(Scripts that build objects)
*-*-*
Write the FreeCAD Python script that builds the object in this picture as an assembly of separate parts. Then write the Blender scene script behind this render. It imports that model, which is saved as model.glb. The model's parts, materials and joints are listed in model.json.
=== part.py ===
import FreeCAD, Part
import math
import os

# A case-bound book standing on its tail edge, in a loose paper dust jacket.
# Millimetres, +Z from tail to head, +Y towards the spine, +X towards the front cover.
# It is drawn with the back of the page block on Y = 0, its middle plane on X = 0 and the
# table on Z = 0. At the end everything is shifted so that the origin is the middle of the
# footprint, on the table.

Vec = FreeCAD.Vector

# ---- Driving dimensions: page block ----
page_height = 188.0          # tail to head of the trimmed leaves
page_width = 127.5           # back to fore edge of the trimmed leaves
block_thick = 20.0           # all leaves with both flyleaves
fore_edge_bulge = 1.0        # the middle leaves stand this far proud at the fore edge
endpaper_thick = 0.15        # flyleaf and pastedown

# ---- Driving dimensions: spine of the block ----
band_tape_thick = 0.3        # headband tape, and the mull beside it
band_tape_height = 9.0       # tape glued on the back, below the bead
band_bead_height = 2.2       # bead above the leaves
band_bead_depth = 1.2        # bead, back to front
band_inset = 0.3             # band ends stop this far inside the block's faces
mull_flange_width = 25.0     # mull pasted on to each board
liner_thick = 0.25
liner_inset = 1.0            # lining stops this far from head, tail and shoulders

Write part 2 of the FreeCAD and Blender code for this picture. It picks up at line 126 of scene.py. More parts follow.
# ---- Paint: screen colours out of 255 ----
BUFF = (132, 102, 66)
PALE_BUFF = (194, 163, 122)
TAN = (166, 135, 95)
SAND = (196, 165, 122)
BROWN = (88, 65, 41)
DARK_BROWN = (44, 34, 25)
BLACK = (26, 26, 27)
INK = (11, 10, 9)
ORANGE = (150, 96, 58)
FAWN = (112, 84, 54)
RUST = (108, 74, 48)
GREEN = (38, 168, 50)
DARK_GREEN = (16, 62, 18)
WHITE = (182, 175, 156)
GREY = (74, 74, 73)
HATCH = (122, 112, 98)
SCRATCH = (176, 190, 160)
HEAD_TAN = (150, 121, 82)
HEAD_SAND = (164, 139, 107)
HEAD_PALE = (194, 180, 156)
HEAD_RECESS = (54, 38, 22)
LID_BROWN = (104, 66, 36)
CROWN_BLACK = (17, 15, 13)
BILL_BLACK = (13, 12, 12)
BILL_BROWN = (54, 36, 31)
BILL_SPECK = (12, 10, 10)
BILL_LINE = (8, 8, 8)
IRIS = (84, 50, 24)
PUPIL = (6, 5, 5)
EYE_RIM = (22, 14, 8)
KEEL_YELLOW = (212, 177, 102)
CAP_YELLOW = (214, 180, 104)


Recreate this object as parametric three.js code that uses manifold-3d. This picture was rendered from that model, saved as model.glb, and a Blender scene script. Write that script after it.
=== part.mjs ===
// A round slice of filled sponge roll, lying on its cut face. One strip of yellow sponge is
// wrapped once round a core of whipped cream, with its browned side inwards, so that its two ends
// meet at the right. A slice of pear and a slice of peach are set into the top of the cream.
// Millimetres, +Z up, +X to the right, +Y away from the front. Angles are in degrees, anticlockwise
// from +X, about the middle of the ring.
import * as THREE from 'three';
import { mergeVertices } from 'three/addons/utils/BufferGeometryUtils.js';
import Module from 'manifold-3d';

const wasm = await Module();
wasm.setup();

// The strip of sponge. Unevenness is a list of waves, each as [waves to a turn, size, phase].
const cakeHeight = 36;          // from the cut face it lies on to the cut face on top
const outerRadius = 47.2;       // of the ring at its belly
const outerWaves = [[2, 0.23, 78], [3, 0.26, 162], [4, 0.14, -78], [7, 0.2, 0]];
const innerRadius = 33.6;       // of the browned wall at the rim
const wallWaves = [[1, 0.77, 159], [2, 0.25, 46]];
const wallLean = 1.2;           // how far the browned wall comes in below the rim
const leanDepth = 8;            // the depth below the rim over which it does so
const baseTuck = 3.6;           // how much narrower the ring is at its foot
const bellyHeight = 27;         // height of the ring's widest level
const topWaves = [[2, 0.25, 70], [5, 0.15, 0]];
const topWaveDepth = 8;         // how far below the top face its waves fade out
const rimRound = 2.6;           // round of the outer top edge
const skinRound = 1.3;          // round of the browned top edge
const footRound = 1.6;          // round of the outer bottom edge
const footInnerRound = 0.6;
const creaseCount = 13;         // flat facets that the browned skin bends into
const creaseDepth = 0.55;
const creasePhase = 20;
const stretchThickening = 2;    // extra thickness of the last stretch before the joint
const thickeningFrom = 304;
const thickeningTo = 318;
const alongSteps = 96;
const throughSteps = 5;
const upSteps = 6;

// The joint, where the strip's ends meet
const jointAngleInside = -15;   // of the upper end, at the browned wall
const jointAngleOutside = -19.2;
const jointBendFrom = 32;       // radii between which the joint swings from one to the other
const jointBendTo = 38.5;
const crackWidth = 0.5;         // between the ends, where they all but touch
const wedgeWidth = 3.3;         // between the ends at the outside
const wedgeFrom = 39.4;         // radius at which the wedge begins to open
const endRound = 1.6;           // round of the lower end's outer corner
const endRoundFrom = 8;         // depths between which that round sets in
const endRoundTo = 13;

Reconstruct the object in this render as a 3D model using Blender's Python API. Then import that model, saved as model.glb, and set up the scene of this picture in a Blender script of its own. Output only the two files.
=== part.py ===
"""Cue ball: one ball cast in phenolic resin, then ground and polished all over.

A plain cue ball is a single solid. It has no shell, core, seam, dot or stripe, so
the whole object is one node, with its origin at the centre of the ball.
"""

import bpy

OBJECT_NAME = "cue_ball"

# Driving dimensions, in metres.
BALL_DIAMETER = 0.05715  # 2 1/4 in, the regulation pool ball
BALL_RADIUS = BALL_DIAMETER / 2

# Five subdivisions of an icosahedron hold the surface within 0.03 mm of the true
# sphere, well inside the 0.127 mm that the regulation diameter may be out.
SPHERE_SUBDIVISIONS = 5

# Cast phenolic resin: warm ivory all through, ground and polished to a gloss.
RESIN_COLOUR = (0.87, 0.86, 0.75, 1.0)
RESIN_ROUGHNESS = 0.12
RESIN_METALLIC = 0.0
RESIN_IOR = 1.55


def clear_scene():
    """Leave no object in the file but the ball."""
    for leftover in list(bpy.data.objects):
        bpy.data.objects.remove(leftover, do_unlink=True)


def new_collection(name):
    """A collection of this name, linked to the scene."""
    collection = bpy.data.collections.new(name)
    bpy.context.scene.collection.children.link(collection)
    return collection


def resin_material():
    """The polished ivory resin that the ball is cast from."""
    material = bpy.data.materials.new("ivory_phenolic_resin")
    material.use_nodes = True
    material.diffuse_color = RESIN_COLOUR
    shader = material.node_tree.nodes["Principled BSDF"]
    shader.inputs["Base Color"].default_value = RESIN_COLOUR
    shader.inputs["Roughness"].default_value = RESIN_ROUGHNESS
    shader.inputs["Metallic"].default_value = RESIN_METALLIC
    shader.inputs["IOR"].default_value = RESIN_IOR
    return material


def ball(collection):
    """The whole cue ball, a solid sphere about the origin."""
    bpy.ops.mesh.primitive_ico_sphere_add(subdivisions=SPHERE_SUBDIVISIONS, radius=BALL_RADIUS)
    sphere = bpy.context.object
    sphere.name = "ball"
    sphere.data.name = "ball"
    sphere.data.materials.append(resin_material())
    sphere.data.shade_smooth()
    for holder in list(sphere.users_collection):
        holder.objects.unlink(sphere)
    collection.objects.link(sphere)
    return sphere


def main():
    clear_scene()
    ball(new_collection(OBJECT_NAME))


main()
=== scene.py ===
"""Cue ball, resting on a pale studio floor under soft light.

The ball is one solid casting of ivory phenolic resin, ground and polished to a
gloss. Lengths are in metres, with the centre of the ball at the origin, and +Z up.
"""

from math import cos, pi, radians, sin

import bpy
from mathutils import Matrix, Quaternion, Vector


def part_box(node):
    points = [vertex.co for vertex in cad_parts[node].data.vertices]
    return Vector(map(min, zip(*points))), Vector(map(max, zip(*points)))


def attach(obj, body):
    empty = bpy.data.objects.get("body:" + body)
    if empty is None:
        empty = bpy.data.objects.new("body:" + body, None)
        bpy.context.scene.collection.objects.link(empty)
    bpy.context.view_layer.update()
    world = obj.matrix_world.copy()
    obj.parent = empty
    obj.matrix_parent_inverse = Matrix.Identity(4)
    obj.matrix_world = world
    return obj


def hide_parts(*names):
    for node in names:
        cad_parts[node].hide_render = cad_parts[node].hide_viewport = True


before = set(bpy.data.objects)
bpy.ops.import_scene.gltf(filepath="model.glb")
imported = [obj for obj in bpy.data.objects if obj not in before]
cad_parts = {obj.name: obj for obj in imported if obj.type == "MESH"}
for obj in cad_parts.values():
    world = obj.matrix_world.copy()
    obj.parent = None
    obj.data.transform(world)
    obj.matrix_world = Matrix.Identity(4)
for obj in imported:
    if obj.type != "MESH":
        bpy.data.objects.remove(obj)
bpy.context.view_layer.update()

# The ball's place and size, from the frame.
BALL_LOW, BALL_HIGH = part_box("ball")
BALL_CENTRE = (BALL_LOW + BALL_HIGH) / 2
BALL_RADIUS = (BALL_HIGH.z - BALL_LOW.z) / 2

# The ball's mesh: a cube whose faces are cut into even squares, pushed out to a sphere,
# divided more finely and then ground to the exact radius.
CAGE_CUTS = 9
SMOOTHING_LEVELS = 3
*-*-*
THE PROBLEM:
Transcribe the records above exactly, beginning at the line that contains "return material" and ending with the line that contains "zip(*points))), Vector(map(max, zip(*points)))", both included, and nothing else.

IN RESPONSE:
    return material


def ball(collection):
    """The whole cue ball, a solid sphere about the origin."""
    bpy.ops.mesh.primitive_ico_sphere_add(subdivisions=SPHERE_SUBDIVISIONS, radius=BALL_RADIUS)
    sphere = bpy.context.object
    sphere.name = "ball"
    sphere.data.name = "ball"
    sphere.data.materials.append(resin_material())
    sphere.data.shade_smooth()
    for holder in list(sphere.users_collection):
        holder.objects.unlink(sphere)
    collection.objects.link(sphere)
    return sphere


def main():
    clear_scene()
    ball(new_collection(OBJECT_NAME))


main()
=== scene.py ===
"""Cue ball, resting on a pale studio floor under soft light.

The ball is one solid casting of ivory phenolic resin, ground and polished to a
gloss. Lengths are in metres, with the centre of the ball at the origin, and +Z up.
"""

from math import cos, pi, radians, sin

import bpy
from mathutils import Matrix, Quaternion, Vector


def part_box(node):
    points = [vertex.co for vertex in cad_parts[node].data.vertices]
    return Vector(map(min, zip(*points))), Vector(map(max, zip(*points)))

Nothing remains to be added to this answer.